Technical accuracy in military fiction matters proportionally to the sophistication of the reader: readers with military experience will notice and be pulled out of the story by incorrect weapons handling, wrong rank insignia, or tactical impossibilities; general readers may not notice the same errors. The baseline standard is plausibility rather than perfection — the fiction should not do anything that a knowledgeable reader would immediately recognize as impossible. Weapons, vehicles, communications systems, and tactics should be accurate enough that they do not distract; military culture, hierarchy, and language should feel genuine. The most common errors in military fiction written by non-veterans are in the culture and language rather than the hardware: the wrong register, the wrong relationship between ranks, the wrong way soldiers actually talk to each other.

How do you write the bond between soldiers?

The bond between soldiers — the specific, intense loyalty that develops between people who have shared mortal danger — is one of military fiction's central subjects and one of its most distinctive emotional registers. This bond is not generic friendship or camaraderie; it is something more specific, born from the particular circumstances of military service: the total dependence of each soldier on every other, the shared experience of extremity that creates a common reference no civilian can share, the knowledge that these specific people kept each other alive.

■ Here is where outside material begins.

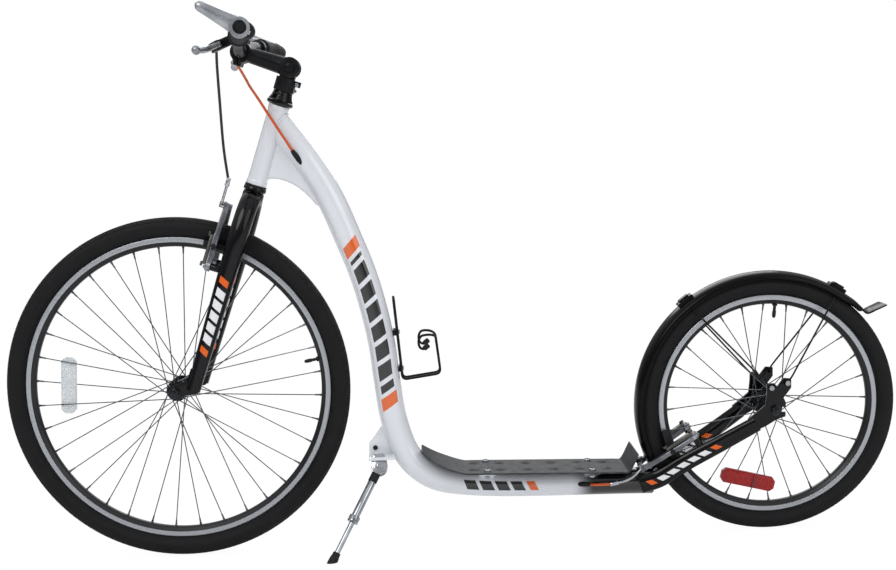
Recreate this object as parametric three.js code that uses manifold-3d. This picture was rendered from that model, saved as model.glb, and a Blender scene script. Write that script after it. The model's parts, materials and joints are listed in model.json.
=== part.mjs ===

Writing this bond requires specificity: the particular habits, dark humor, and private language of this specific unit; the precise way this specific group of people functions under pressure; the moments when the bond is tested and either holds or breaks.

What are the most common military fiction craft failures?

The most common failure is the war that exists only as backdrop: military settings used to generate action and drama without genuine engagement with what war is and does to people, producing adventure fiction in military costume rather than authentic military fiction. The second failure is the invulnerable hero: a protagonist who moves through combat without genuine fear, without genuine cost, whose competence is so total that the fiction is exciting without being true. The third failure is the sanitized casualty: deaths that are emotionally convenient rather than honest, that come at dramatically appropriate moments without the randomness and waste that characterize actual combat mortality. And the fourth failure is the dehumanized enemy: opposing forces who exist only as obstacles or threats, without the interior life and genuine motivation that would make the conflict genuinely tragic rather than merely dangerous.